__Set problem__:
All of the material below is to be repeated exactly.

__Dataset section__:
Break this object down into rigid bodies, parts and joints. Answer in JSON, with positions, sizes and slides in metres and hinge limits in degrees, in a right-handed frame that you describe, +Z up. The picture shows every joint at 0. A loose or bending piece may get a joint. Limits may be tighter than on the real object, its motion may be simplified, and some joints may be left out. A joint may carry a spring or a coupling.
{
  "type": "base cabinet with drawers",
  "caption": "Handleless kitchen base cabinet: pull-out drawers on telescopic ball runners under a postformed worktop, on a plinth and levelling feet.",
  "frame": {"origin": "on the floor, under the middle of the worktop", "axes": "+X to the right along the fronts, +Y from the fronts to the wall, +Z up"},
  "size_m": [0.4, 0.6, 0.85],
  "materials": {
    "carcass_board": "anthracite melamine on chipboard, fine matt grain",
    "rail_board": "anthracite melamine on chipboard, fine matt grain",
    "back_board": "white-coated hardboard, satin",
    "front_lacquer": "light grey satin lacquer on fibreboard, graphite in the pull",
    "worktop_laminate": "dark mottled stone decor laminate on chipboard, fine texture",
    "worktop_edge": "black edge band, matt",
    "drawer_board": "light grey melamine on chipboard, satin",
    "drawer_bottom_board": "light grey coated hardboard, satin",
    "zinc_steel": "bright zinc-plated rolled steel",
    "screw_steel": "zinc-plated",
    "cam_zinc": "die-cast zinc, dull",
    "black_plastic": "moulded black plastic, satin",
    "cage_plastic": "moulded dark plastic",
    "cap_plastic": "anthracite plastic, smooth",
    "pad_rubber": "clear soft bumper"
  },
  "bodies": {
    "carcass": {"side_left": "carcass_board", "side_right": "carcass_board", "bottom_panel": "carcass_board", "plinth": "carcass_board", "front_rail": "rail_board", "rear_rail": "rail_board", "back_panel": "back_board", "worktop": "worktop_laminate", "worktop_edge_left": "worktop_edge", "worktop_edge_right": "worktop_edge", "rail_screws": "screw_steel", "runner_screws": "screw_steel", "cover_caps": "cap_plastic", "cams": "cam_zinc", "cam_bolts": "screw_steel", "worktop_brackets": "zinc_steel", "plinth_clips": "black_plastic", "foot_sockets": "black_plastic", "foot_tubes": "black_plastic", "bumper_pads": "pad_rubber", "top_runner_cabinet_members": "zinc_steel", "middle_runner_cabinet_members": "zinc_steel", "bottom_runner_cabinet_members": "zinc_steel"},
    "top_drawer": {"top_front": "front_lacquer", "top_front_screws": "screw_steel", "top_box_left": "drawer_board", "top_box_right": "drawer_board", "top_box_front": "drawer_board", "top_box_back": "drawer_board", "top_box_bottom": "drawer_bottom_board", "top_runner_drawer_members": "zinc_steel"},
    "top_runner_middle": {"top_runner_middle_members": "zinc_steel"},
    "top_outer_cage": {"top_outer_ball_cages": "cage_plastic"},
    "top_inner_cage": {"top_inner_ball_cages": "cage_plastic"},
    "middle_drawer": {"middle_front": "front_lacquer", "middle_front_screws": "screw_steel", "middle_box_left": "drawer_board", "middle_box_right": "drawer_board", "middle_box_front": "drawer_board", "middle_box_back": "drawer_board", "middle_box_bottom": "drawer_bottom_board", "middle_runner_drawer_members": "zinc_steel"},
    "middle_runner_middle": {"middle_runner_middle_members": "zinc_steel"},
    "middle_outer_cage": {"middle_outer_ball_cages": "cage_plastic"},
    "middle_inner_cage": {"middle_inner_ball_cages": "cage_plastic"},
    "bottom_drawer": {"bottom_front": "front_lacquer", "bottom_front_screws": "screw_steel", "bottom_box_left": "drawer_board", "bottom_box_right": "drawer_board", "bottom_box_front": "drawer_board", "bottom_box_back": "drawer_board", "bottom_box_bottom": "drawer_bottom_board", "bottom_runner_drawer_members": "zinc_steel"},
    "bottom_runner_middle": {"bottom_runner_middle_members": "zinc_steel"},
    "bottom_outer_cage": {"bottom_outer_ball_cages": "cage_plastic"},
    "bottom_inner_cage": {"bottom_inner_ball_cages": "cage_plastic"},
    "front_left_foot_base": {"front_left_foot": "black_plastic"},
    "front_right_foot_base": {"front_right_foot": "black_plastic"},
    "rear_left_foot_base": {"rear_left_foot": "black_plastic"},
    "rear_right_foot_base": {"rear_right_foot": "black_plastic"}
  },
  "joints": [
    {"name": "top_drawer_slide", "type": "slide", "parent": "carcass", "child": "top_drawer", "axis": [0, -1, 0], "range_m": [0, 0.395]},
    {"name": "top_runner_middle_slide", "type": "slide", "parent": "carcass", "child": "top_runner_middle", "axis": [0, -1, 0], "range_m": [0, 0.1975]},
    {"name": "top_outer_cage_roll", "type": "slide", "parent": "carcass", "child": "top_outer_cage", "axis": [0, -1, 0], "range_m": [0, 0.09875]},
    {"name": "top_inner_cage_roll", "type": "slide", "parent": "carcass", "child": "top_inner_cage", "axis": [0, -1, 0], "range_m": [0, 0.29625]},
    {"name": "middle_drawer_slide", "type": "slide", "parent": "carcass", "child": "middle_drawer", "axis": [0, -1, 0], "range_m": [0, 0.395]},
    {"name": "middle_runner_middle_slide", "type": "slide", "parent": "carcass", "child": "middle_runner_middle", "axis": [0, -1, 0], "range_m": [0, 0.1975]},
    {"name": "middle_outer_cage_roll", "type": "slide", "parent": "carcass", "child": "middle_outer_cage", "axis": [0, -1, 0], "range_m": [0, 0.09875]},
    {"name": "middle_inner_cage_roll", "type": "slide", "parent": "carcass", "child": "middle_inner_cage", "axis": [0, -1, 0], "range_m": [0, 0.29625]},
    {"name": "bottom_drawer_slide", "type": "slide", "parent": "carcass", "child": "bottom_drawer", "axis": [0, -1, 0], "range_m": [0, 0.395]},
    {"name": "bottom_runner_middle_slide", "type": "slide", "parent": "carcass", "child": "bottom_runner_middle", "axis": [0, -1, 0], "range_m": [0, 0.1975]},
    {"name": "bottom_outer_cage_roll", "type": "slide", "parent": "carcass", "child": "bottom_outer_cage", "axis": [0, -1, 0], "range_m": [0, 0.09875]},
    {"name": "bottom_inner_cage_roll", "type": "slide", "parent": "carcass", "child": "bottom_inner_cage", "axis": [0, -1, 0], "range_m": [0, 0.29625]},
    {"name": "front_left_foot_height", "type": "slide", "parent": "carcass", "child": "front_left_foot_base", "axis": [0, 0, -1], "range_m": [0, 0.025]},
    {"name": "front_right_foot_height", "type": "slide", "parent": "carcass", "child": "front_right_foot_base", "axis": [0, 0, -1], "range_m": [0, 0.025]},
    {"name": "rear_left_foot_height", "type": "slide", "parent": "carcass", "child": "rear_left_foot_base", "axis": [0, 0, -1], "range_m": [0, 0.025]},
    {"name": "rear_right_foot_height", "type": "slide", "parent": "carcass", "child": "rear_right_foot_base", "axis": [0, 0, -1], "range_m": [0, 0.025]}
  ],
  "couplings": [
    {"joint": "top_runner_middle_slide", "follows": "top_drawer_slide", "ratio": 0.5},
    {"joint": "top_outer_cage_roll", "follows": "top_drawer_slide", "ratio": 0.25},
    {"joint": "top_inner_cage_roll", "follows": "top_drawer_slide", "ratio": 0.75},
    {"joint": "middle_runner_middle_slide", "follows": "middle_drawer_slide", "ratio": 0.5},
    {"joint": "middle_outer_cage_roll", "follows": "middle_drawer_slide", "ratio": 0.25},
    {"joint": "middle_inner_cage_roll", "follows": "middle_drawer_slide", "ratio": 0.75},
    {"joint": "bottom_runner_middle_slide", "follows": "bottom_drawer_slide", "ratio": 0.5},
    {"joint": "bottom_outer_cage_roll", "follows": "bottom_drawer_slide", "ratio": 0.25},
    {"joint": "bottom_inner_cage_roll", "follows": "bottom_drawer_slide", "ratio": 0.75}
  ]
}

__Answer to this problem__:
Break this object down into rigid bodies, parts and joints. Answer in JSON, with positions, sizes and slides in metres and hinge limits in degrees, in a right-handed frame that you describe, +Z up. The picture shows every joint at 0. A loose or bending piece may get a joint. Limits may be tighter than on the real object, its motion may be simplified, and some joints may be left out. A joint may carry a spring or a coupling.
{
  "type": "base cabinet with drawers",
  "caption": "Handleless kitchen base cabinet: pull-out drawers on telescopic ball runners under a postformed worktop, on a plinth and levelling feet.",
  "frame": {"origin": "on the floor, under the middle of the worktop", "axes": "+X to the right along the fronts, +Y from the fronts to the wall, +Z up"},
  "size_m": [0.4, 0.6, 0.85],
  "materials": {
    "carcass_board": "anthracite melamine on chipboard, fine matt grain",
    "rail_board": "anthracite melamine on chipboard, fine matt grain",
    "back_board": "white-coated hardboard, satin",
    "front_lacquer": "light grey satin lacquer on fibreboard, graphite in the pull",
    "worktop_laminate": "dark mottled stone decor laminate on chipboard, fine texture",
    "worktop_edge": "black edge band, matt",
    "drawer_board": "light grey melamine on chipboard, satin",
    "drawer_bottom_board": "light grey coated hardboard, satin",
    "zinc_steel": "bright zinc-plated rolled steel",
    "screw_steel": "zinc-plated",
    "cam_zinc": "die-cast zinc, dull",
    "black_plastic": "moulded black plastic, satin",
    "cage_plastic": "moulded dark plastic",
    "cap_plastic": "anthracite plastic, smooth",
    "pad_rubber": "clear soft bumper"
  },
  "bodies": {
    "carcass": {"side_left": "carcass_board", "side_right": "carcass_board", "bottom_panel": "carcass_board", "plinth": "carcass_board", "front_rail": "rail_board", "rear_rail": "rail_board", "back_panel": "back_board", "worktop": "worktop_laminate", "worktop_edge_left": "worktop_edge", "worktop_edge_right": "worktop_edge", "rail_screws": "screw_steel", "runner_screws": "screw_steel", "cover_caps": "cap_plastic", "cams": "cam_zinc", "cam_bolts": "screw_steel", "worktop_brackets": "zinc_steel", "plinth_clips": "black_plastic", "foot_sockets": "black_plastic", "foot_tubes": "black_plastic", "bumper_pads": "pad_rubber", "top_runner_cabinet_members": "zinc_steel", "middle_runner_cabinet_members": "zinc_steel", "bottom_runner_cabinet_members": "zinc_steel"},
    "top_drawer": {"top_front": "front_lacquer", "top_front_screws": "screw_steel", "top_box_left": "drawer_board", "top_box_right": "drawer_board", "top_box_front": "drawer_board", "top_box_back": "drawer_board", "top_box_bottom": "drawer_bottom_board", "top_runner_drawer_members": "zinc_steel"},
    "top_runner_middle": {"top_runner_middle_members": "zinc_steel"},
    "top_outer_cage": {"top_outer_ball_cages": "cage_plastic"},
    "top_inner_cage": {"top_inner_ball_cages": "cage_plastic"},
    "middle_drawer": {"middle_front": "front_lacquer", "middle_front_screws": "screw_steel", "middle_box_left": "drawer_board", "middle_box_right": "drawer_board", "middle_box_front": "drawer_board", "middle_box_back": "drawer_board", "middle_box_bottom": "drawer_bottom_board", "middle_runner_drawer_members": "zinc_steel"},
    "middle_runner_middle": {"middle_runner_middle_members": "zinc_steel"},
    "middle_outer_cage": {"middle_outer_ball_cages": "cage_plastic"},
    "middle_inner_cage": {"middle_inner_ball_cages": "cage_plastic"},
    "bottom_drawer": {"bottom_front": "front_lacquer", "bottom_front_screws": "screw_steel", "bottom_box_left": "drawer_board", "bottom_box_right": "drawer_board", "bottom_box_front": "drawer_board", "bottom_box_back": "drawer_board", "bottom_box_bottom": "drawer_bottom_board", "bottom_runner_drawer_members": "zinc_steel"},
    "bottom_runner_middle": {"bottom_runner_middle_members": "zinc_steel"},
    "bottom_outer_cage": {"bottom_outer_ball_cages": "cage_plastic"},
    "bottom_inner_cage": {"bottom_inner_ball_cages": "cage_plastic"},
    "front_left_foot_base": {"front_left_foot": "black_plastic"},
    "front_right_foot_base": {"front_right_foot": "black_plastic"},
    "rear_left_foot_base": {"rear_left_foot": "black_plastic"},
    "rear_right_foot_base": {"rear_right_foot": "black_plastic"}
  },
  "joints": [
    {"name": "top_drawer_slide", "type": "slide", "parent": "carcass", "child": "top_drawer", "axis": [0, -1, 0], "range_m": [0, 0.395]},
    {"name": "top_runner_middle_slide", "type": "slide", "parent": "carcass", "child": "top_runner_middle", "axis": [0, -1, 0], "range_m": [0, 0.1975]},
    {"name": "top_outer_cage_roll", "type": "slide", "parent": "carcass", "child": "top_outer_cage", "axis": [0, -1, 0], "range_m": [0, 0.09875]},
    {"name": "top_inner_cage_roll", "type": "slide", "parent": "carcass", "child": "top_inner_cage", "axis": [0, -1, 0], "range_m": [0, 0.29625]},
    {"name": "middle_drawer_slide", "type": "slide", "parent": "carcass", "child": "middle_drawer", "axis": [0, -1, 0], "range_m": [0, 0.395]},
    {"name": "middle_runner_middle_slide", "type": "slide", "parent": "carcass", "child": "middle_runner_middle", "axis": [0, -1, 0], "range_m": [0, 0.1975]},
    {"name": "middle_outer_cage_roll", "type": "slide", "parent": "carcass", "child": "middle_outer_cage", "axis": [0, -1, 0], "range_m": [0, 0.09875]},
    {"name": "middle_inner_cage_roll", "type": "slide", "parent": "carcass", "child": "middle_inner_cage", "axis": [0, -1, 0], "range_m": [0, 0.29625]},
    {"name": "bottom_drawer_slide", "type": "slide", "parent": "carcass", "child": "bottom_drawer", "axis": [0, -1, 0], "range_m": [0, 0.395]},
    {"name": "bottom_runner_middle_slide", "type": "slide", "parent": "carcass", "child": "bottom_runner_middle", "axis": [0, -1, 0], "range_m": [0, 0.1975]},
    {"name": "bottom_outer_cage_roll", "type": "slide", "parent": "carcass", "child": "bottom_outer_cage", "axis": [0, -1, 0], "range_m": [0, 0.09875]},
    {"name": "bottom_inner_cage_roll", "type": "slide", "parent": "carcass", "child": "bottom_inner_cage", "axis": [0, -1, 0], "range_m": [0, 0.29625]},
    {"name": "front_left_foot_height", "type": "slide", "parent": "carcass", "child": "front_left_foot_base", "axis": [0, 0, -1], "range_m": [0, 0.025]},
    {"name": "front_right_foot_height", "type": "slide", "parent": "carcass", "child": "front_right_foot_base", "axis": [0, 0, -1], "range_m": [0, 0.025]},
    {"name": "rear_left_foot_height", "type": "slide", "parent": "carcass", "child": "rear_left_foot_base", "axis": [0, 0, -1], "range_m": [0, 0.025]},
    {"name": "rear_right_foot_height", "type": "slide", "parent": "carcass", "child": "rear_right_foot_base", "axis": [0, 0, -1], "range_m": [0, 0.025]}
  ],
  "couplings": [
    {"joint": "top_runner_middle_slide", "follows": "top_drawer_slide", "ratio": 0.5},
    {"joint": "top_outer_cage_roll", "follows": "top_drawer_slide", "ratio": 0.25},
    {"joint": "top_inner_cage_roll", "follows": "top_drawer_slide", "ratio": 0.75},
    {"joint": "middle_runner_middle_slide", "follows": "middle_drawer_slide", "ratio": 0.5},
    {"joint": "middle_outer_cage_roll", "follows": "middle_drawer_slide", "ratio": 0.25},
    {"joint": "middle_inner_cage_roll", "follows": "middle_drawer_slide", "ratio": 0.75},
    {"joint": "bottom_runner_middle_slide", "follows": "bottom_drawer_slide", "ratio": 0.5},
    {"joint": "bottom_outer_cage_roll", "follows": "bottom_drawer_slide", "ratio": 0.25},
    {"joint": "bottom_inner_cage_roll", "follows": "bottom_drawer_slide", "ratio": 0.75}
  ]
}